Gottfried believes that valuation may be unduly optimistic, “pricing them to perfection” and assuming even greater domination of the mobile advertising market to 2025. In order for their combined market value to be $947 billion, essentially everything would have to work flawlessly for the two titans. They would need a combined global share of 30% of the mobile advertising market by 2025, 15% more than their current share. In addition, global mobile advertising would have to account for 1% of the global gross domestic product by 2025, though current global spending is only 0.8%, particularly in developing countries. Developing countries spend far less for mobile advertising than does the United States, which does currently spend 1% of its gross domestic product for mobile advertising. Finally, the valuation does not account for the possibility of new, viable competition in the global mobile advertising market. Gottfried believes the far likelier market valuation is $751 billion, 10% lower than the companies’ current combined value. This more modest market value is based on a 25% share of global mobile advertising and global expenditure of 0.9% of global Gross Domestic Product by 2025. Gottfried believes the lower market valuation, while less impressive, is still substantial and should be seriously considered by possible investors.
This article relates to our class material in that Gross Domestic Product is an integral part of Macroeconomics. Gross Domestic Product (GDP) is a crucial tool used by economists to gauge a country’s productivity, income and expenditure. On a national scale, the article discusses the United States’ expenditure of 1% of its GDP for mobile advertising, which is a considerable amount. On a worldwide scale, the article discusses the 0.8 of global GDP currently spent on mobile advertising and the fact that global expenditure for mobile advertising is a far lower percentage of its GDP than that of the United States.
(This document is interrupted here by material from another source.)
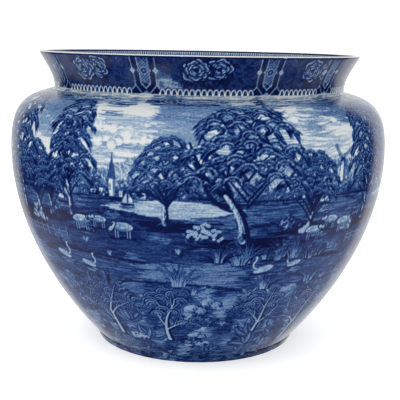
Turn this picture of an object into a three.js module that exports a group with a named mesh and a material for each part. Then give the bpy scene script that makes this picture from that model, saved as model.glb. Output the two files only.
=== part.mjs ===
// Jardiniere: a large round earthenware pot that hides a plain flower pot.
// Five fired pieces: a shouldered bowl, a flared collar, a foot ring, and the
// two rings of slip that lute the collar and the foot ring to the bowl.
// Units are millimetres, +Z is up and the pot stands on z = 0.

import * as THREE from 'three';
import { mergeVertices } from 'three/addons/utils/BufferGeometryUtils.js';

// Outside radii, from the ground up; the foot flares out to meet the waist
const FOOT_RADIUS = 97.3;
const FOOT_FLARE = 2.5;
const BELLY_RADIUS = 180;
const NECK_RADIUS = 138.9;
const LIP_RADIUS = 152;

// Heights of the stages, each on top of the one below
const FOOT_HEIGHT = 7;
const LOWER_BODY_HEIGHT = 181;
const SHOULDER_HEIGHT = 55;
const COLLAR_HEIGHT = 35;

// Thickness of the fired clay
const BOWL_WALL = 7.5;
const FLOOR_THICKNESS = 8;
const COLLAR_WALL = 7;
const LIP_THICKNESS = 5.4;
const FOOT_RING_WIDTH = 12.5;

// Lower body: the wall leaves the waist at a lean and is upright at the belly
const WAIST_LEAN = 41.8;
const WAIST_FULLNESS = 0.317;
const BELLY_FULLNESS_BELOW = 0.332;

// Shoulder: upright at the belly, nearly level where it reaches the neck
const BELLY_FULLNESS_ABOVE = 0.8;
const SHOULDER_FULLNESS = 0.6;
const SHOULDER_RISE = 14;

// Collar: upright at the neck, leaning out at the lip
const NECK_FULLNESS = 0.335;
const LIP_FULLNESS = 0.35;
const LIP_LEAN = 30.3;

// Lip edge, thrown round outside and in with a narrow flat on top
const LIP_OUTER_ROUND = 1.7;
const LIP_INNER_ROUND = 2.2;

// Luted joints: a layer of slip, its wiped fillets and the steps that locate it
const SLIP_THICKNESS = 0.8;
const NECK_FILLET = 1.8;
const REBATE_DEPTH = 3.6;
const FOOT_FILLET = 2.4;
const KEY_GROOVE_WIDTH = 3;
const KEY_GROOVE_DEPTH = 1;

// Inside of the bowl and the underside
const FLOOR_CORNER_RISE = 12;
const FLOOR_CROWN = 1.5;
const FOOT_EDGE_ROUND = 1.4;
const FOOT_INNER_DRAFT = 1.6;

// Facets
const TURNS = 56;
const LOWER_BODY_STEPS = 14;
const SHOULDER_STEPS = 10;
const COLLAR_STEPS = 6;
const CORNER_STEPS = 3;
const ROUND_STEPS = 3;
const CROWN_STEPS = 3;

// Levels and radii worked out from the sizes above
const WAIST_RADIUS = FOOT_RADIUS + FOOT_FLARE;
const BELLY_Z = FOOT_HEIGHT + LOWER_BODY_HEIGHT;
const NECK_Z = BELLY_Z + SHOULDER_HEIGHT;
const RIM_Z = NECK_Z + COLLAR_HEIGHT;
const FLOOR_Z = FOOT_HEIGHT + FLOOR_THICKNESS;
const NECK_BORE = NECK_RADIUS - COLLAR_WALL;
const STEP_RADIUS = NECK_RADIUS - COLLAR_WALL / 2;
const FOOT_BORE = WAIST_RADIUS - FOOT_RING_WIDTH;
const KEY_MIDDLE = WAIST_RADIUS - FOOT_RING_WIDTH / 2;

// A profile point: its radius from the axis and its height
const at = (radius, height) => new THREE.Vector2(radius, height);

// A point a given way off another, at a lean from upright, in degrees
function leaning(point, lean, rise) {
  const run = rise * Math.tan(THREE.MathUtils.degToRad(lean));
  return at(point.x + run, point.y + rise);
}

// The lower body's outside, from the waist up to the belly
function lowerBodyCurve() {
  const waist = at(WAIST_RADIUS, FOOT_HEIGHT);
  const belly = at(BELLY_RADIUS, BELLY_Z);
  const pullUp = leaning(waist, WAIST_LEAN, WAIST_FULLNESS * LOWER_BODY_HEIGHT);
  const pullDown = at(BELLY_RADIUS, BELLY_Z - BELLY_FULLNESS_BELOW * LOWER_BODY_HEIGHT);
  return new THREE.CubicBezierCurve(waist, pullUp, pullDown, belly);
}

// The shoulder's outside, from the belly up and in to the edge of the neck seat
function shoulderCurve() {
  const belly = at(BELLY_RADIUS, BELLY_Z);
  const seatEdge = at(NECK_RADIUS + NECK_FILLET, NECK_Z);
  const pullUp = at(BELLY_RADIUS, BELLY_Z + BELLY_FULLNESS_ABOVE * SHOULDER_HEIGHT);
  const reach = SHOULDER_FULLNESS * (BELLY_RADIUS - seatEdge.x);
  const drop = reach * Math.tan(THREE.MathUtils.degToRad(SHOULDER_RISE));
  const pullOut = at(seatEdge.x + reach, seatEdge.y - drop);
  return new THREE.CubicBezierCurve(belly, pullUp, pullOut, seatEdge);
}

// A collar face, flaring from an upright start to the lean of the lip
function flareCurve(bottom, top) {
  const height = top.y - bottom.y;
  const pullUp = at(bottom.x, bottom.y + NECK_FULLNESS * height);
  const pullDown = leaning(top, LIP_LEAN, -LIP_FULLNESS * height);
  return new THREE.CubicBezierCurve(bottom, pullUp, pullDown, top);
}

// The inner face of a wall, at one thickness inside an outside curve
function insideOf(curve, wall, steps) {
  return curve.getPoints(steps).map((point, index) => {
    const along = curve.getTangent(index / steps);
    return at(point.x - along.y * wall, point.y + along.x * wall);
  });
}

// A smooth corner: it leaves one point and reaches another, aiming at a third
function softCorner(start, aim, end, steps) {
  return new THREE.QuadraticBezierCurve(start, aim, end).getPoints(steps);
}

// A closed body turned from a profile that keeps the clay on its left
function turned(name, profile, color, roughness) {
  const lathe = new THREE.LatheGeometry(profile, TURNS);
  lathe.deleteAttribute('normal');
  lathe.deleteAttribute('uv');
  lathe.rotateX(Math.PI / 2);
  const geometry = mergeVertices(lathe, 1e-3);
  geometry.setIndex(withoutSlivers(geometry.getIndex().array));
  geometry.computeVertexNormals();
  const material = new THREE.MeshStandardMaterial({ color, roughness, metalness: 0 });
  const mesh = new THREE.Mesh(geometry, material);
  mesh.name = name;
  return mesh;
}

// Triangles that a pole or the seam has squeezed to a line are left out
function withoutSlivers(corners) {
  const kept = [];
  for (let i = 0; i < corners.length; i += 3) {
    const [a, b, c] = corners.slice(i, i + 3);
    if (a !== b && b !== c && c !== a) {
      kept.push(a, b, c);
    }
  }
  return kept;
}

// The neck seat, cut into the top of the shoulder: a level ledge, a step down
// that centres the collar, and a lower ledge that runs in to the bore
function neckSeat() {
  return [
    at(NECK_RADIUS + NECK_FILLET, NECK_Z),
    at(STEP_RADIUS, NECK_Z),
    at(STEP_RADIUS, NECK_Z - REBATE_DEPTH),
    at(NECK_BORE, NECK_Z - REBATE_DEPTH),
  ];
}

// The collar's underside, one layer of slip clear of the neck seat
function collarUnderside() {
  return [
    at(NECK_BORE, NECK_Z - REBATE_DEPTH + SLIP_THICKNESS),
    at(STEP_RADIUS - SLIP_THICKNESS, NECK_Z - REBATE_DEPTH + SLIP_THICKNESS),
    at(STEP_RADIUS - SLIP_THICKNESS, NECK_Z + SLIP_THICKNESS),
    at(NECK_RADIUS, NECK_Z + SLIP_THICKNESS),
  ];
}

// A joint face of the foot, level from its inner edge to its outer edge, with
// one square key groove turned into it halfway across the ring
function keyedFace(innerEdge, outerEdge, level, depth) {
  const half = KEY_GROOVE_WIDTH / 2;
  return [
    at(innerEdge, level),
    at(KEY_MIDDLE - half, level),
    at(KEY_MIDDLE - half, level + depth),
    at(KEY_MIDDLE + half, level + depth),
    at(KEY_MIDDLE + half, level),
    at(outerEdge, level),
  ];
}

// Underside of the bowl, where the foot is luted on
function footSeat() {
  return keyedFace(FOOT_BORE - FOOT_FILLET, WAIST_RADIUS, FOOT_HEIGHT, KEY_GROOVE_DEPTH);
}

// Top of the foot ring, under its layer of slip
function footRingTop() {
  const level = FOOT_HEIGHT - SLIP_THICKNESS;
  return keyedFace(FOOT_BORE, WAIST_RADIUS, level, -KEY_GROOVE_DEPTH);
}

// The crown under the floor rises a little towards the axis, so that only the
// foot ring ever touches the table
function underCrown() {
  const edge = at(FOOT_BORE - FOOT_FILLET, FOOT_HEIGHT);
  const middle = at(0, FOOT_HEIGHT + FLOOR_CROWN);
  const aim = at(edge.x / 2, FOOT_HEIGHT + FLOOR_CROWN);
  return softCorner(middle, aim, edge, CROWN_STEPS);
}

// The inside of the bowl from its neck bore down to the middle of the floor
function bowlInside() {
  const shoulder = insideOf(shoulderCurve(), BOWL_WALL, SHOULDER_STEPS).reverse();
  const neckRoll = softCorner(
    at(NECK_BORE, NECK_Z - REBATE_DEPTH),
    at(NECK_BORE, shoulder[0].y),
    shoulder[0],
    CORNER_STEPS,
  );
  const wall = insideOf(lowerBodyCurve(), BOWL_WALL, LOWER_BODY_STEPS).reverse();
  const clear = wall.filter((point) => point.y > FLOOR_Z + FLOOR_CORNER_RISE);
  const last = clear[clear.length - 1];
  const before = clear[clear.length - 2];
  const fall = (last.x - before.x) / (last.y - before.y);
  const corner = at(last.x - fall * (last.y - FLOOR_Z), FLOOR_Z);
  const floorEdge = at(corner.x - corner.distanceTo(last), FLOOR_Z);
  const floorCorner = softCorner(last, corner, floorEdge, CORNER_STEPS);
  return [
    ...neckRoll.slice(1, -1),
    ...shoulder,
    ...clear.slice(1, -1),
    ...floorCorner,
    at(0, FLOOR_Z),
  ];
}

// Bowl: one wall and its floor, thrown in a mould
function bowl() {
  const profile = [
    ...underCrown().slice(0, -1),
    ...footSeat().slice(0, -1),
    ...lowerBodyCurve().getPoints(LOWER_BODY_STEPS).slice(0, -1),
    ...shoulderCurve().getPoints(SHOULDER_STEPS).slice(0, -1),
    ...neckSeat(),
    ...bowlInside(),
  ];
  return turned('bowl', profile, 0x4d6d9f, 0.16);
}

// Lip: the rounded edge between the collar's outer and inner faces
function lipEdge() {
  const inner = LIP_RADIUS - LIP_THICKNESS;
  const outerRound = softCorner(
    at(LIP_RADIUS, RIM_Z - LIP_OUTER_ROUND),
    at(LIP_RADIUS, RIM_Z),
    at(LIP_RADIUS - LIP_OUTER_ROUND, RIM_Z),
    ROUND_STEPS,
  );
  const innerRound = softCorner(
    at(inner + LIP_INNER_ROUND, RIM_Z),
    at(inner, RIM_Z),
    at(inner, RIM_Z - LIP_INNER_ROUND),
    ROUND_STEPS,
  );
  return [...outerRound, ...innerRound];
}

// Collar: the flared neck, with a tongue inside that drops into the neck seat
function collar() {
  const edge = lipEdge();
  const outerStart = at(NECK_RADIUS, NECK_Z + SLIP_THICKNESS + NECK_FILLET);
  const innerStart = at(NECK_BORE, NECK_Z + SLIP_THICKNESS + NECK_FILLET);
  const outer = flareCurve(outerStart, edge[0]).getPoints(COLLAR_STEPS);
  const inner = flareCurve(innerStart, edge[edge.length - 1]).getPoints(COLLAR_STEPS);
  const profile = [
    ...collarUnderside(),
    ...outer.slice(0, -1),
    ...edge.slice(0, -1),
    ...inner.reverse(),
    collarUnderside()[0],
  ];
  return turned('collar', profile, 0x2c4a86, 0.16);
}

// Neck slip: fills the stepped joint and is wiped to a fillet outside
function neckSlip() {
  const seat = neckSeat().reverse();
  const seatEdge = seat[seat.length - 1];
  const filletTop = at(NECK_RADIUS, NECK_Z + SLIP_THICKNESS + NECK_FILLET);
  const fillet = softCorner(seatEdge, at(NECK_RADIUS, NECK_Z), filletTop, ROUND_STEPS);
  const profile = [
    ...seat,
    ...fillet.slice(1),
    ...collarUnderside().reverse(),
    seat[0],
  ];
  return turned('neck_slip', profile, 0xe6e2dc, 0.2);
}

// Foot ring: a short turned ring, drawn in towards the ground, with a bare
// flat rim to stand on
function footRing() {
  const ground = FOOT_EDGE_ROUND;
  const innerFoot = FOOT_BORE + FOOT_INNER_DRAFT;
  const outerRound = softCorner(
    at(FOOT_RADIUS - ground, 0),
    at(FOOT_RADIUS, 0),
    leaning(at(FOOT_RADIUS, 0), footDraft(), ground),
    ROUND_STEPS,
  );
  const innerRound = softCorner(
    at(innerFoot, ground),
    at(innerFoot, 0),
    at(innerFoot + ground, 0),
    ROUND_STEPS,
  );
  const filletEnd = at(FOOT_BORE, FOOT_HEIGHT - SLIP_THICKNESS - FOOT_FILLET);
  const profile = [
    filletEnd,
    ...innerRound,
    ...outerRound,
    ...footRingTop().reverse(),
    filletEnd,
  ];
  return turned('foot_ring', profile, 0x3f5f96, 0.18);
}

// Lean of the foot ring's outer face, in degrees
function footDraft() {
  return THREE.MathUtils.radToDeg(Math.atan2(FOOT_FLARE, FOOT_HEIGHT - SLIP_THICKNESS));
}

// Foot slip: the layer between ring and floor, with a fillet in the recess
function footSlip() {
  const seat = footSeat();
  const filletEnd = at(FOOT_BORE, FOOT_HEIGHT - SLIP_THICKNESS - FOOT_FILLET);
  const fillet = softCorner(seat[0], at(FOOT_BORE, FOOT_HEIGHT), filletEnd, ROUND_STEPS);
  const profile = [
    ...fillet,
    ...footRingTop(),
    ...seat.reverse(),
  ];
  return turned('foot_slip', profile, 0xe0dad0, 0.25);
}

const jardiniere = new THREE.Group();
jardiniere.add(bowl(), neckSlip(), collar(), footSlip(), footRing());

export default jardiniere;
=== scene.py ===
# %% [markdown]
# # A jardiniere with a blue print under its glaze
#
# This lesson dresses a large round earthenware pot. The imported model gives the
# bowl, the collar, the foot ring and the slip between them as plain solids.
# Here each one gets its glaze, and the bowl and the collar get their print.

# %% Tools and the frame
import math

import bpy
import numpy as np
from mathutils import Matrix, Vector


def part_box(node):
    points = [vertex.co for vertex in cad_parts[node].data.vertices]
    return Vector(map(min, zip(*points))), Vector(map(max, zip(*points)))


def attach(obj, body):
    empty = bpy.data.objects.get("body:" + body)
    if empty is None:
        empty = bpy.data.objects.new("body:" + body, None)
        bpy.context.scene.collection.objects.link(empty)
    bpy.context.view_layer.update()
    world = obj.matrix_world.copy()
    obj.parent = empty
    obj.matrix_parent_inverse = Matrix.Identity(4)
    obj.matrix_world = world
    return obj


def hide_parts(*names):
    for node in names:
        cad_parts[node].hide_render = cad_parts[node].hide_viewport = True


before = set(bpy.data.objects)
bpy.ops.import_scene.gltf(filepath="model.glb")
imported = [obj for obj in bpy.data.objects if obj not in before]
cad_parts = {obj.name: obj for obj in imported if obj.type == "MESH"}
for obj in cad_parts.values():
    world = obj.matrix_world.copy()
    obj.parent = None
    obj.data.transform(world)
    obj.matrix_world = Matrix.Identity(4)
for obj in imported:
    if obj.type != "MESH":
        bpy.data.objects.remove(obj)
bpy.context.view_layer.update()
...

Finally, the article discusses the optimistic 1% of global GDP contributing to the rosy market valuation of $947 billion for Facebook, Inc. and Alphabet, Inc., and the slightly less optimistic 0.9% of global GDP contributing to more modest market value of $751 billion for the two companies.
The selected article from Wall Street Journal Online questions the glowing combined market valuation of Facebook, Inc. and Alphabet, Inc., the parent company of Google. The market valuation, which has grown almost $250,000,000 in the last year, to a possible current combined market valuation of $947 billion, is largely based on the companies’ dominance of the mobile advertising market. The author believes the valuation is overly enthusiastic, “pricing them to perfection” and assuming even greater command of the mobile advertising market to 2025. The companies’ combined global share would necessarily be 30% market share and necessarily based on 1% of the global Gross Domestic Product (GDP) on mobile advertising. While the United States currently spends 1% of its GDP on mobile advertising, worldwide spending on mobile advertising stands at only 0.8% of global GDP and has far to go before reaching the U.S. level. Adjusting the figures slightly less optimistically, the author believes a market valuation of $751 billion is likelier, which is 10% less than the companies’ current combined value of $810 billion. The article relates to our class in that it addresses Gross Domestic Product, a valuable tool for determining productivity, income and expenditure. The article discusses the percentages of GDP used by the United States and worldwide for mobile advertising, the gap between U.S. and global expenditures and the likely percentages of future GDP expenditures for mobile advertising.
Gottfried, Miriam. “Facebook and Google: The $230 Billion Question; Mobile-Advertising Growth Has Driven a Stunning Rise in the Two Companies’ Market Values, but Investors May Be Taking a Glass-Overflowing View.” 12 April 2016. www.wsj.com. Web. 18 April 2016.